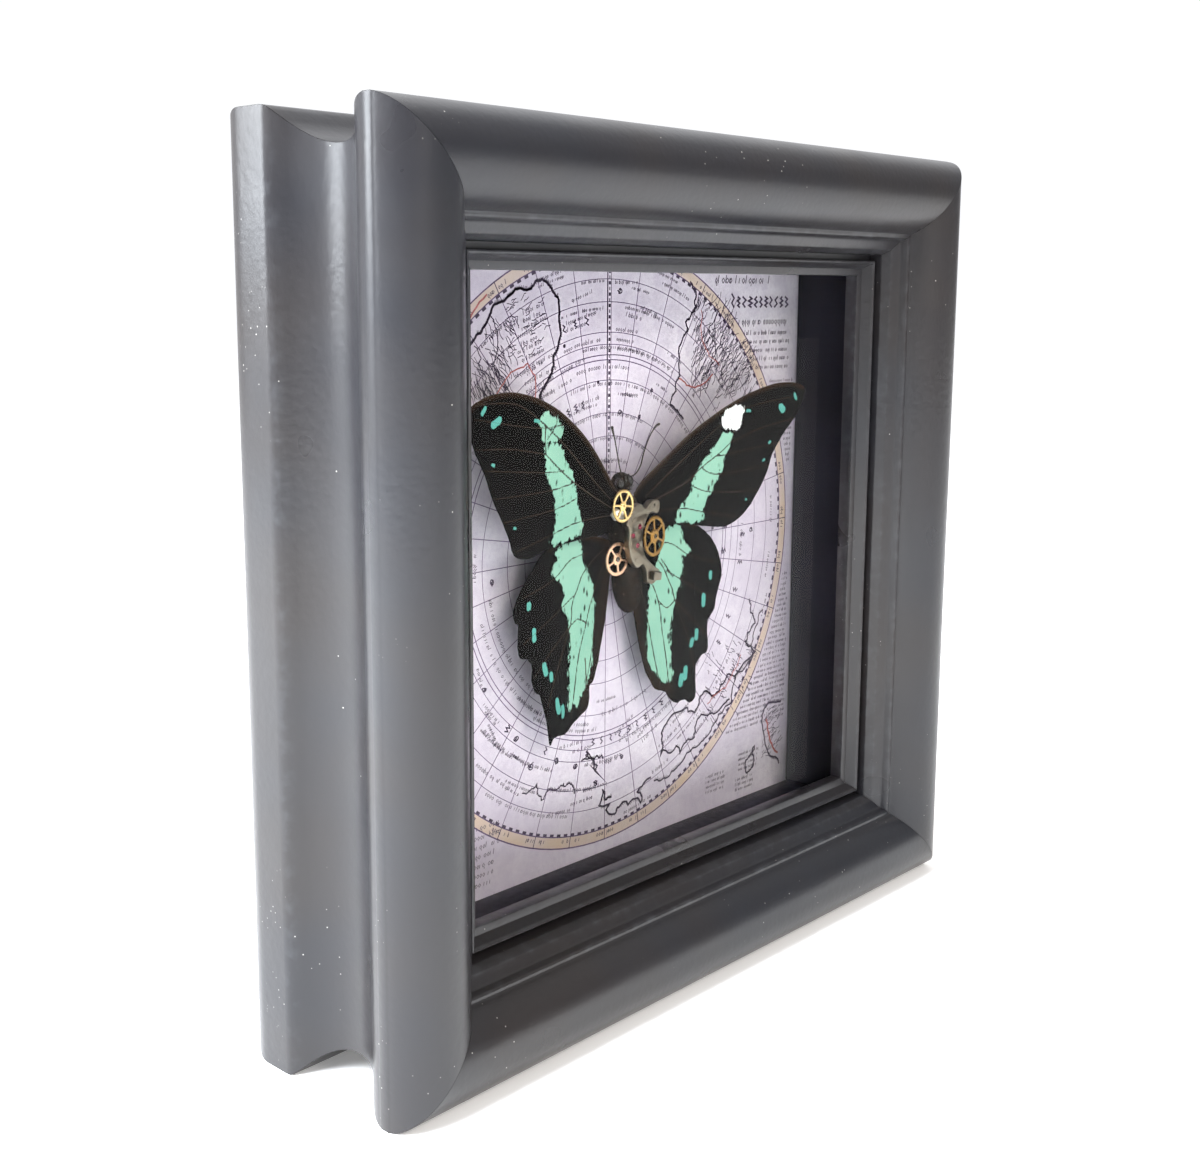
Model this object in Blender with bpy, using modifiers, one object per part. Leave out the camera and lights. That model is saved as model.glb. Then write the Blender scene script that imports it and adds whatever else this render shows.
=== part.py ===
# Framed butterfly specimen: a square moulded shadow box, 150 mm a side and 43 mm deep, with a glass pane,
# black spacers, a chart print and a backing board. A swallowtail with watch parts on its thorax is glued
# to the print. Metres, +Z up. The origin is under the middle of the box, whose front faces -Y.

import math

import bmesh
import bpy
from mathutils import Matrix

MM = 0.001
GAP = 0.3 * MM

# Frame
FRAME_SIDE = 150.0 * MM
FRAME_DEPTH = 43.0 * MM
REBATE_INSET = 15.4 * MM
SIGHT_INSET = 23.2 * MM
LIP_BACK = 14.7 * MM
BEAD_RADIUS = 7.2 * MM
BULLNOSE_RADIUS = 8.6 * MM
COVE_RADIUS = 11.4 * MM
BACK_CORNER_RADIUS = 6.2 * MM

# What lies inside the rebate, as depths behind the front of the frame
GLASS_INSET = 15.7 * MM
GLASS_FRONT = 15.0 * MM
GLASS_THICKNESS = 2.0 * MM
SPACER_THICKNESS = 1.5 * MM
SPACER_FRONT = 17.3 * MM
SPACER_BACK = 30.9 * MM
PRINT_FRONT = 31.2 * MM
PRINT_THICKNESS = 0.3 * MM
BACKING_FRONT = 31.8 * MM
BACKING_THICKNESS = 3.0 * MM
POINT_FRONT = 35.1 * MM
POINT_THICKNESS = 0.6 * MM
POINT_LENGTH = 8.0 * MM
POINT_WIDTH = 7.0 * MM

# Butterfly
WING_THICKNESS = 0.3 * MM
WING_ROOT_X = -1.6 * MM
WING_ROOT_HEIGHT = 78.0 * MM
FOREWING_DEPTH = 27.0 * MM
HINDWING_DEPTH = 27.6 * MM
FOREWING_LIFT = math.radians(6.0)
FOREWING_LEAN = math.radians(6.9)
HINDWING_LIFT = math.radians(3.0)
HINDWING_LEAN = math.radians(-1.4)
BODY_X = -0.5 * MM
BODY_DEPTH = 27.1 * MM
BODY_TILT = math.radians(-5.5)
ANTENNA_RADIUS = 0.12 * MM

# Watch parts
BRIDGE_FRONT = 22.0 * MM
BRIDGE_THICKNESS = 1.4 * MM
FOOT_RISE = 1.2 * MM
JEWEL_RADIUS = 0.45 * MM
WHEEL_THICKNESS = 0.3 * MM


def clear_scene():
    for old in list(bpy.data.objects):
        bpy.data.objects.remove(old, do_unlink=True)


def new_collection(name):
    group = bpy.data.collections.new(name)
    bpy.context.scene.collection.children.link(group)
    return group


def new_material(name, color, roughness, metallic=0.0, transmission=0.0):
    material = bpy.data.materials.new(name)
    material.use_nodes = True
    shader = material.node_tree.nodes["Principled BSDF"]
    shader.inputs["Base Color"].default_value = (*color, 1.0)
    shader.inputs["Roughness"].default_value = roughness
    shader.inputs["Metallic"].default_value = metallic
    shader.inputs["Transmission Weight"].default_value = transmission
    material.diffuse_color = (*color, 1.0)
    return material


def add_object(name, mesh, material, group):
    mesh.name = name
    mesh.materials.clear()
    mesh.materials.append(material)
    thing = bpy.data.objects.new(name, mesh)
    group.objects.link(thing)
    return thing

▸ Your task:
Quote the listing in full, please, keeping every line exact.

▸ Exercise answer:
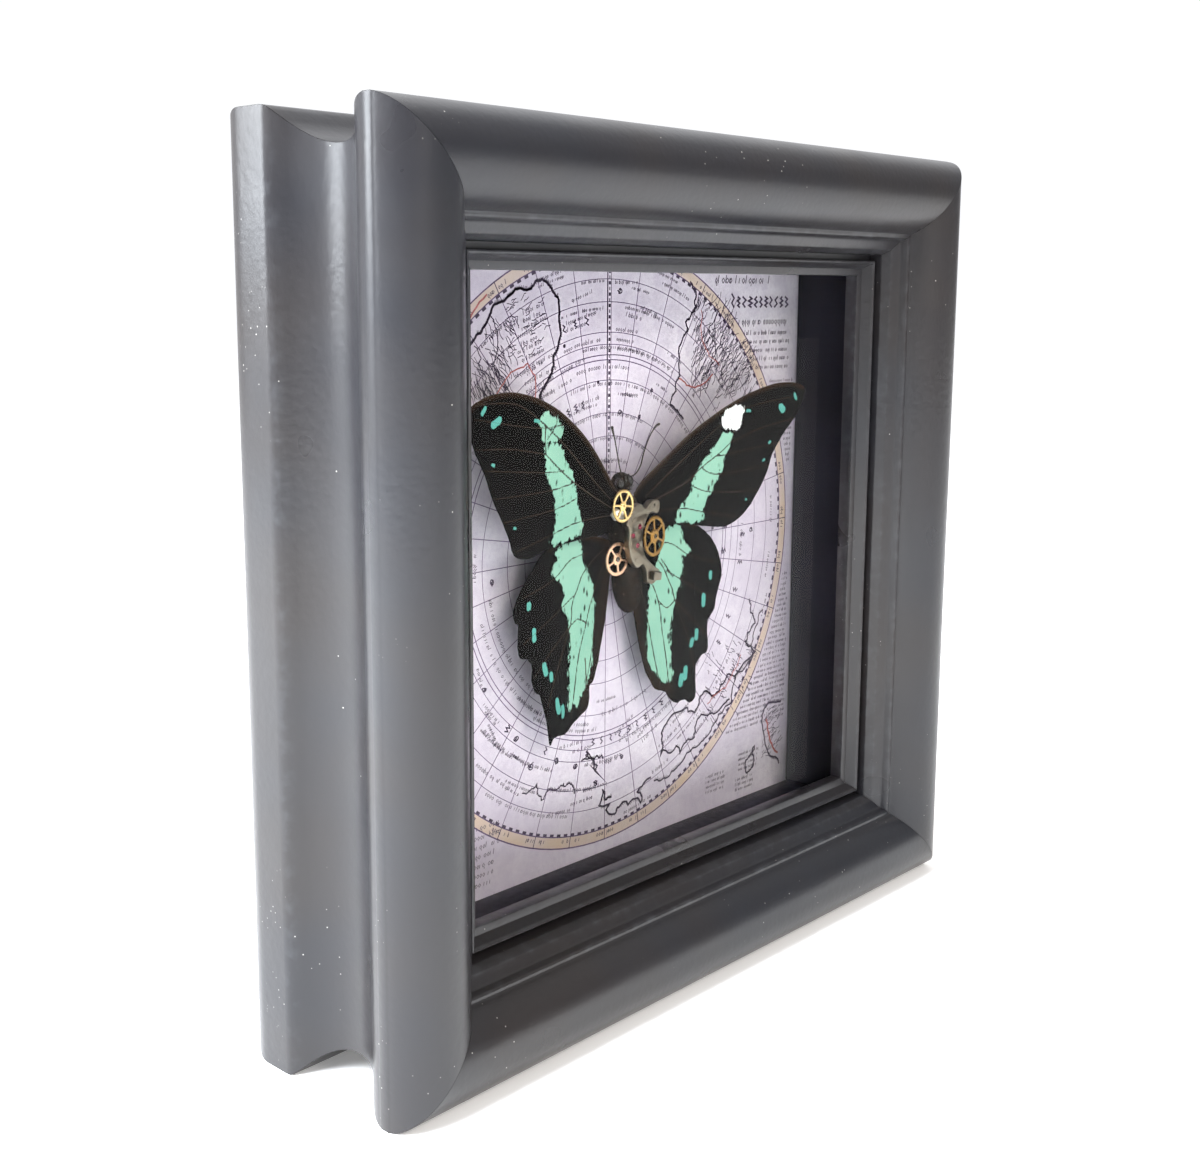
Model this object in Blender with bpy, using modifiers, one object per part. Leave out the camera and lights. That model is saved as model.glb. Then write the Blender scene script that imports it and adds whatever else this render shows.
=== part.py ===
# Framed butterfly specimen: a square moulded shadow box, 150 mm a side and 43 mm deep, with a glass pane,
# black spacers, a chart print and a backing board. A swallowtail with watch parts on its thorax is glued
# to the print. Metres, +Z up. The origin is under the middle of the box, whose front faces -Y.

import math

import bmesh
import bpy
from mathutils import Matrix

MM = 0.001
GAP = 0.3 * MM

# Frame
FRAME_SIDE = 150.0 * MM
FRAME_DEPTH = 43.0 * MM
REBATE_INSET = 15.4 * MM
SIGHT_INSET = 23.2 * MM
LIP_BACK = 14.7 * MM
BEAD_RADIUS = 7.2 * MM
BULLNOSE_RADIUS = 8.6 * MM
COVE_RADIUS = 11.4 * MM
BACK_CORNER_RADIUS = 6.2 * MM

# What lies inside the rebate, as depths behind the front of the frame
GLASS_INSET = 15.7 * MM
GLASS_FRONT = 15.0 * MM
GLASS_THICKNESS = 2.0 * MM
SPACER_THICKNESS = 1.5 * MM
SPACER_FRONT = 17.3 * MM
SPACER_BACK = 30.9 * MM
PRINT_FRONT = 31.2 * MM
PRINT_THICKNESS = 0.3 * MM
BACKING_FRONT = 31.8 * MM
BACKING_THICKNESS = 3.0 * MM
POINT_FRONT = 35.1 * MM
POINT_THICKNESS = 0.6 * MM
POINT_LENGTH = 8.0 * MM
POINT_WIDTH = 7.0 * MM

# Butterfly
WING_THICKNESS = 0.3 * MM
WING_ROOT_X = -1.6 * MM
WING_ROOT_HEIGHT = 78.0 * MM
FOREWING_DEPTH = 27.0 * MM
HINDWING_DEPTH = 27.6 * MM
FOREWING_LIFT = math.radians(6.0)
FOREWING_LEAN = math.radians(6.9)
HINDWING_LIFT = math.radians(3.0)
HINDWING_LEAN = math.radians(-1.4)
BODY_X = -0.5 * MM
BODY_DEPTH = 27.1 * MM
BODY_TILT = math.radians(-5.5)
ANTENNA_RADIUS = 0.12 * MM

# Watch parts
BRIDGE_FRONT = 22.0 * MM
BRIDGE_THICKNESS = 1.4 * MM
FOOT_RISE = 1.2 * MM
JEWEL_RADIUS = 0.45 * MM
WHEEL_THICKNESS = 0.3 * MM


def clear_scene():
    for old in list(bpy.data.objects):
        bpy.data.objects.remove(old, do_unlink=True)


def new_collection(name):
    group = bpy.data.collections.new(name)
    bpy.context.scene.collection.children.link(group)
    return group


def new_material(name, color, roughness, metallic=0.0, transmission=0.0):
    material = bpy.data.materials.new(name)
    material.use_nodes = True
    shader = material.node_tree.nodes["Principled BSDF"]
    shader.inputs["Base Color"].default_value = (*color, 1.0)
    shader.inputs["Roughness"].default_value = roughness
    shader.inputs["Metallic"].default_value = metallic
    shader.inputs["Transmission Weight"].default_value = transmission
    material.diffuse_color = (*color, 1.0)
    return material


def add_object(name, mesh, material, group):
    mesh.name = name
    mesh.materials.clear()
    mesh.materials.append(material)
    thing = bpy.data.objects.new(name, mesh)
    group.objects.link(thing)
    return thing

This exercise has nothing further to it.